Along comes the Cloud
Think about cloud computing. When companies offer apps in the cloud, they have thousands of users, each company in it’s own tenant instance with it’s own configurations and customizations modeling the way each does business. When a new release is distributed to the production servers, upgrades must be quick and seamless. They can’t have each company taking 9 months to test and migrate their data and configurations. Companies usually can’t access the database directly nor files on the cloud servers.
- Installation has to be quick and easy.
- Install size has to be minimized. (You don’t want hundreds of copies of 24,000 unused files)
- New enhancements have to avoid making the customer change any of their interfaces or their business processes else when the software releases to production, issues will ensue.
- Data migration had to be part of the install for new releases. The companies using the cloud software don’t have access or control of the database.

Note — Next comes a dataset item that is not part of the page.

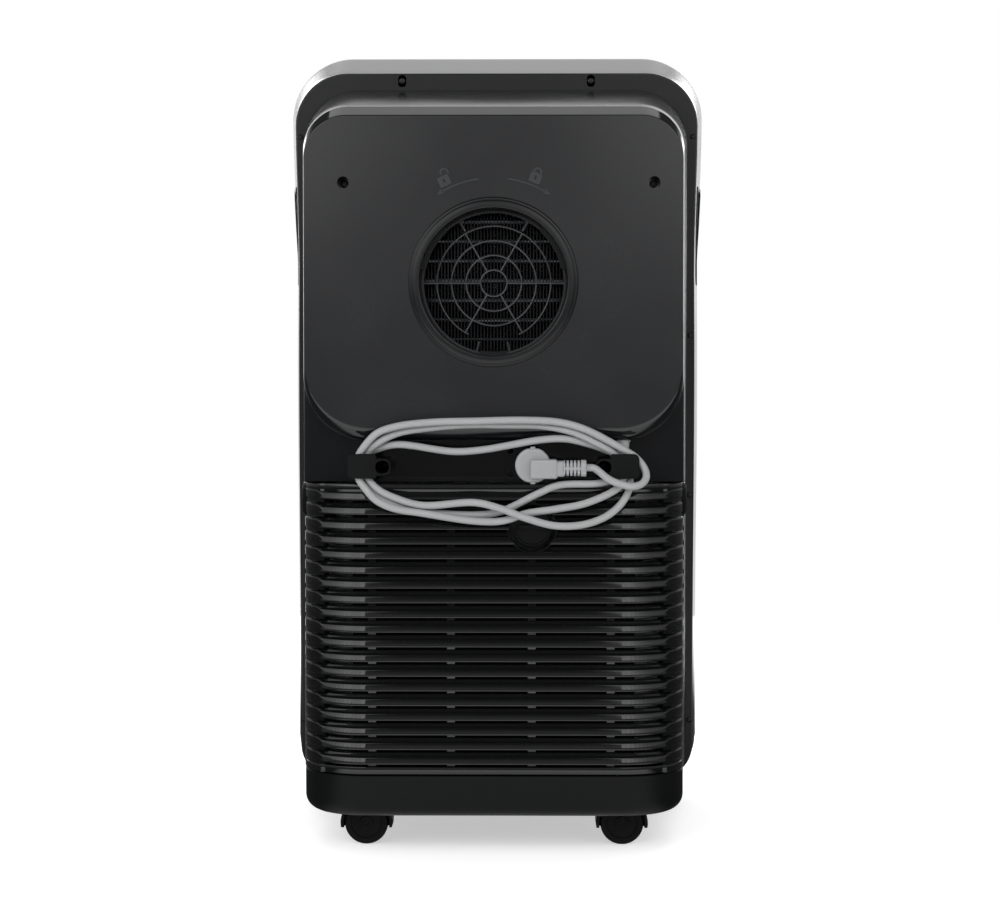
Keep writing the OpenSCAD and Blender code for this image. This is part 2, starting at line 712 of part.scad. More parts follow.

- A GUI configurator is needed that would manage the XML screens and upgrades because the customers don’t have access to the files.
In other words, if a company wants to compete in the cloud, they need to learn how to build enterprise software without the unnecessary services component.
To me, the cloud will “elevate” the software industry and make it more customer and IT friendly. Enterprise App Vendors who are forced by their customers to move to the Cloud will now “have to” do the right thing. I think it’s great!